For the Catholics working with migrants, the efficacy of a potential border wall brings doubts. Many say the border is already impossible to cross without some sort of paid assistance, almost always in the form of smugglers, whose business has been co-opted by organized criminal groups such as Los Zetas, the notorious drug cartel.

"Any migrant that arrives at the Mexican-U.S. border will be required to hire the services of organized crime, be it Mexican groups or those in collusion with criminal groups on the U.S. side of the border" or in the border authorities, Sister Leticia said.

"There's a bottleneck with our migration situation," she added. "It's a bottleneck in that our people continue wanting to cross the border, the Central Americans and people from other continents continue arriving and they're not being allowed to cross. And with the phenomenon of deportations it becomes a challenge to contemplate."

Large numbers of Central Americans transit Mexico every year, along with an increasing number of nationals from countries like Cuba and Haiti and even as far away as Africa.

Pew Research Center reported apprehension of migrants by U.S. Customs and Border Protection surged by 42 percent in October and November 2016 in comparison to the same period the previous year.

Advocates for migrants worry that the Mexican government will use its willingness to stop those transiting Mexico "as a bargaining chip" in its dealings with the Trump administration.
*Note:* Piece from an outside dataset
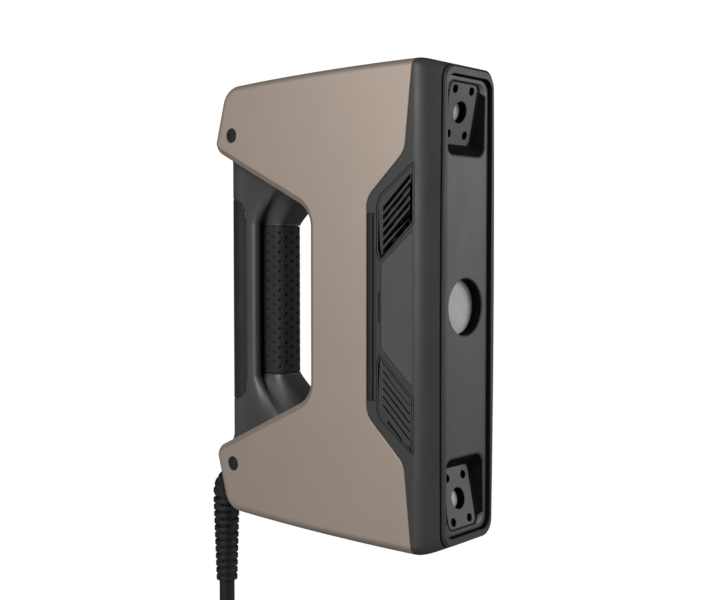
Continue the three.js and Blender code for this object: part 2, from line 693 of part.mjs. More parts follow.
function strainRelief() {
  const ribs = 9;
  const profile = [new THREE.Vector2(0, LEAD.top + GAP)];
  const length = ELBOW_END - GAP - LEAD.top - GAP;
  for (let k = 0; k < ribs; k += 1) {
    const low = LEAD.top + GAP + (length * k) / ribs;
    const radius = 6.2 + (1.6 * k) / (ribs - 1);
    profile.push(new THREE.Vector2(radius, low), new THREE.Vector2(radius, low + (0.7 * length) / ribs));
    if (k + 1 < ribs) {
      profile.push(new THREE.Vector2(radius - 1.1, low + (0.72 * length) / ribs));
      profile.push(new THREE.Vector2(radius - 1.1, low + (0.98 * length) / ribs));
    }
  }
  const top = ELBOW_END - GAP;
  profile.push(new THREE.Vector2(7.8, top), new THREE.Vector2(0, top));
  const geometry = new THREE.LatheGeometry(profile, 10);
  return solid(geometry.rotateX(Math.PI / 2).translate(LEAD.x, 0, 0));
}

// The lead hangs straight, then turns along the floor to meet the outermost turn of the coil.
function leadCurve() {
  const { x, top, bend } = LEAD;
  const low = FLOOR + LEAD_RADIUS + COIL.lift;
  const points = [new THREE.Vector3(x, 0, top), new THREE.Vector3(x, 0, (top + low + bend) / 2)];
  const steps = 6;
  for (let k = 0; k <= steps; k += 1) {
    const at = Math.PI + ((Math.PI / 2) * k) / steps;
    points.push(new THREE.Vector3(x + bend + bend * Math.cos(at), 0, low + bend + bend * Math.sin(at)));
  }
  return new THREE.CatmullRomCurve3(points);
}

const COIL_BOTTOM = FLOOR + COIL.lift;
const COIL_TOP = COIL_BOTTOM + COIL.section;

function coilRing() {
  const inner = COIL.middle - COIL.section / 2;
  const outer = COIL.middle + COIL.section / 2;
  const low = COIL_BOTTOM;
  const high = COIL_TOP;
  const profile = [
    [inner + 3, low], [outer - 3, low], [outer, low + 3], [outer, high - 3],
    [outer - 3, high], [inner + 3, high], [inner, high - 3], [inner, low + 3], [inner + 3, low],
  ].map(([radius, z]) => new THREE.Vector2(radius, z));
  const geometry = new THREE.LatheGeometry(profile, 36);
  return solid(geometry.rotateX(Math.PI / 2).translate(COIL.x, COIL.y, 0));
}

// The end of the lead lies on top of the coil and turns with it, clockwise from above.
const PLUG_ANGLE = 0.35;
const PLUG_RADIUS = 45;
const TOP_TURN = COIL_TOP + LEAD_RADIUS + GAP;

function coilPoint(radius, angle, z) {
  return new THREE.Vector3(COIL.x + radius * Math.cos(angle), COIL.y + radius * Math.sin(angle), z);
}

function endCurve() {
  const points = [];
  const steps = 6;
  for (let k = 0; k <= steps; k += 1) {
    const share = k / steps;
    points.push(coilPoint(41 + (PLUG_RADIUS - 41) * share, 1.45 + (PLUG_ANGLE - 1.45) * share, TOP_TURN));
  }
  return new THREE.CatmullRomCurve3(points);
}

function coilTie() {
  const inner = COIL.middle - COIL.section / 2 - 0.6;
  const outer = COIL.middle + COIL.section / 2 + GAP;
  const band = box([inner - 1.2, -5, FLOOR], [outer + 1.2, 5, COIL_TOP + GAP + 1.2]);
  return cut(band, box([inner, -9, COIL_BOTTOM - GAP], [outer, 9, COIL_TOP + GAP]));
}

// The plug is built along local +X from the end of the lead, with its axis at the lead's middle.
function plugBody() {
  const boot = rod(5.6, [GAP, 0, 0], [9, 0, 0], 16);
  const grip = prism(filleted([[8, -7, 2], [34, -7, 2], [34, 7, 2], [8, 7, 2]]), "top", -LEAD_RADIUS, 5);
  return join(boot, grip).intersect(box([-1, -9, -LEAD_RADIUS], [60, 9, 9]));
}

const plugShell = () => cut(box([34.3, -6, -2.2], [47, 6, 3]), box([36, -5.2, -1.4], [60, 5.2, 2.2]));

// ---- Assembly ----
const FINISHES = {
  bronze: { color: 0x9a8b7d, roughness: 0.42, metalness: 0.65 },
  housing: { color: 0x3b3b3c, roughness: 0.55, metalness: 0 },
  panel: { color: 0x444445, roughness: 0.5, metalness: 0 },
  frame: { color: 0x2b2b2c, roughness: 0.6, metalness: 0 },
  label: { color: 0x505051, roughness: 0.5, metalness: 0 },
  rubber: { color: 0x1d1d1e, roughness: 0.85, metalness: 0 },
  button: { color: 0x353536, roughness: 0.6, metalness: 0 },
  glass: { color: 0x9c9fa1, roughness: 0.1, metalness: 0 },
  lens: { color: 0x0e0f11, roughness: 0.3, metalness: 0.2 },
  steel: { color: 0x6f7072, roughness: 0.35, metalness: 1 },
  aluminium: { color: 0x9da0a3, roughness: 0.4, metalness: 1 },
  board: { color: 0x1f4a33, roughness: 0.6, metalness: 0 },
};

const scanner = new THREE.Group();

function place(name, finish, shape, parent = scanner) {
  const mesh = new THREE.Mesh(geometryOf(shape), new THREE.MeshStandardMaterial(FINISHES[finish]));
  mesh.name = name;
  parent.add(mesh);
}

function addShellsAndInlays() {
  for (const [word, side] of Object.entries({ left: 1, right: -1 })) {
    place(`side_shell_${word}`, "bronze", sideShell(side));
    place(`vent_grille_upper_${word}`, "housing", upperGrille(side));
    place(`vent_grille_lower_${word}`, "housing", lowerGrille(side));
    place(`label_plate_${word}`, "label", labelPlate(side));
    place(`side_strip_${word}`, "frame", sideStrip(side));
    for (const [end, way] of Object.entries(CAMERA_PLACES)) {
      place(`screw_cap_${end}_${word}`, "frame", screwCap(side, way * LOBE.z));
      place(`shell_screw_${end}_${word}`, "steel", shellScrew(side, way * LOBE.z));
    }
  }
}

function addCamera(end, way) {
  const camera = new THREE.Group();
  camera.position.set(CAMERA.x, 0, way * CAMERA.z);
  camera.rotation.y = CAMERA.tilt;
  if (way < 0) camera.rotation.set(Math.PI, -CAMERA.tilt, 0, "YXZ");
  place(`camera_plate_${end}`, "panel", cameraPlate(), camera);
  place(`camera_window_${end}`, "glass", cameraWindow(), camera);
  place(`camera_lens_${end}`, "lens", cameraLens(), camera);
  place(`camera_board_${end}`, "board", cameraBoard(), camera);
  let number = 1;
  for (const y of [-CAMERA_SCREW.y, CAMERA_SCREW.y]) {
    for (const z of [-CAMERA_SCREW.z, CAMERA_SCREW.z]) {
      place(`camera_screw_${end}_${number}`, "steel", plateScrew(y, z), camera);
      number += 1;
    }
  }
  scanner.add(camera);
}

function addInside() {
  place("projector_window", "glass", projectorWindow());
  place("projector_lens", "lens", projectorLens());
  place("projector_engine", "aluminium", projectorEngine());
  place("main_board", "board", mainBoard());
  place("heat_sink", "aluminium", heatSink());
  place("fan_housing", "frame", fanHousing());
  place("fan_rotor", "frame", fanRotor());
}

function addHandle() {
  const handle = handleSolid();
  place("handle_core", "frame", handleCore(handle));
  place("grip_sleeve", "rubber", gripSleeve(handle));
  place("handle_back_cover", "housing", backCover(handle));
  for (const { name, z, radius } of BUTTONS) place(name, "button", pushButton(z, radius));
  place("status_light_pipe", "glass", statusLightPipe());
  place("button_board", "board", buttonBoard());
}

function addLead() {
  place("cable_elbow", "rubber", cableElbow());
  place("strain_relief", "rubber", strainRelief());
  place("cord_tube", "rubber", tube(leadCurve(), LEAD_RADIUS, 7));
  place("cord_coil", "rubber", coilRing());
  place("cord_end", "rubber", tube(endCurve(), LEAD_RADIUS, 4));
  const tie = new THREE.Group();
  tie.position.set(COIL.x, COIL.y, 0);
  tie.rotation.z = 3.75;
  place("coil_tie", "rubber", coilTie(), tie);
  const plug = new THREE.Group();
  const end = endCurve();
  const way = end.getTangent(1);
  plug.position.copy(end.getPoint(1));
  plug.rotation.z = Math.atan2(way.y, way.x);
  place("plug_body", "rubber", plugBody(), plug);
  place("plug_shell", "steel", plugShell(), plug);
  scanner.add(tie, plug);
}

addShellsAndInlays();
place("core_frame", "frame", coreFrame());
place("front_housing", "housing", frontHousing());
place("front_panel", "panel", frontPanel());
for (const [end, way] of Object.entries(CAMERA_PLACES)) addCamera(end, way);
addInside();
addHandle();
addLead();

export default scanner;
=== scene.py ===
"""A handheld scanner: detailed pieces, materials, lead and studio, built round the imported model.

Lengths are millimetres until a mesh is made. +X is the way the scanner looks, +Y is its left side and
+Z is up; the origin is the middle of the hand grip.
"""
import json
import math

import bmesh
import bpy
from mathutils import Matrix, Vector


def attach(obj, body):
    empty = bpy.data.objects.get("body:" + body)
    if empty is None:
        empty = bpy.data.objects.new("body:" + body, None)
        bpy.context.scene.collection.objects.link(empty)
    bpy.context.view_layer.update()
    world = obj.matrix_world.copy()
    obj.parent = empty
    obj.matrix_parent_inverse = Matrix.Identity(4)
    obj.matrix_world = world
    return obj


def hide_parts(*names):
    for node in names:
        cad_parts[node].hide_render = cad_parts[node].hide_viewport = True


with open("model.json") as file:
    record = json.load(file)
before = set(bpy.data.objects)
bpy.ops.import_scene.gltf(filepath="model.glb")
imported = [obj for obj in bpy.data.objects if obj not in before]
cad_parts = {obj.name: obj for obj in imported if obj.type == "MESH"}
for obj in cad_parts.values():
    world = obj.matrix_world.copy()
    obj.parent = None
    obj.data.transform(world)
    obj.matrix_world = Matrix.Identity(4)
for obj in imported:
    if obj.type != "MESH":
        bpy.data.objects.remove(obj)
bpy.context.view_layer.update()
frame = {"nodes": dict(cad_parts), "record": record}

MM = 0.001
BODY = "scanner_body"
scene = bpy.context.scene

# ---- Driving dimensions ----
FRONT = 133.0  # plane of the front rim
CREASE = 125.0  # middle of the soft bend where the sides start to taper towards the rim
SOFT = 4.0  # reach of that bend to either side
RIM_GROOVE = (131.3, 131.85)  # fine groove round the front block, just behind the rim
SPLIT = 92.5  # joint of the side shells and the front housing at mid height
THROAT = 54.0  # front wall of the finger opening
HALF_WIDTH = 30.6
HALF_HEIGHT = 118.9
RIM_HALF_WIDTH = 20.6
RIM_HALF_HEIGHT = 115.0
EDGE = 5.0  # rounding of the long outer edges
WALL = 2.8
GAP = 0.3  # clearance between touching pieces
SPINE = 13.9  # half width of the core frame between the side shells
FAR = 300.0  # reach of a cutting tool past the part
ARC_STEP = math.radians(5)

LOBE_X, LOBE_Z = -2.8, 89.6  # screw in the rear end of each arm
PANEL_FACE = FRONT - 2.4
PANEL_HALF_WIDTH, PANEL_HALF_HEIGHT, PANEL_CORNER = 18.5, 111.3, 6.0
PROJECTOR_RADIUS = 14.0
WINDOW_FACE = PANEL_FACE - 5.6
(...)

Mexico implemented an enforcement scheme known as the Southern Border Plan after an outflow of child migrants from Central America in 2014. It has detained and deported increasingly large numbers of nationals from the "northern triangle" countries of Guatemala, Honduras and El Salvador, even as Mexico promises to protect its own citizens without the proper papers living in the United States.

In Central America, one priest said, another outflow started in early January as migrants took note of the changing political situation in "el norte."

"People are saying, 'We're going to cross the border prior to the inauguration of Donald Trump," said Jesuit Father Ismael Moreno, director of Radio Progreso in Honduras. "This was a temporary situation," he added, explaining the problems of extortion, the forced recruitment of kids into gangs and high homicide rates had not improved. "It's not only for economic reasons, but due to violence" that they're leaving, he said.

Trump's executive memorandum caused consternation in Mexico, where the population took offense with him calling Mexican migrants "rapists" and attacking the country in his campaign. Still, many had expressed hope the U.S. president was bluffing about building a border wall.

Mexican President Enrique Pena Nieto told the nation Jan. 25 that Mexico would not pay one peso toward the project, though he reiterated Mexican intentions to forge productive relationships with the Trump administration. The Mexican president canceled a Jan. 31 trip to the White House.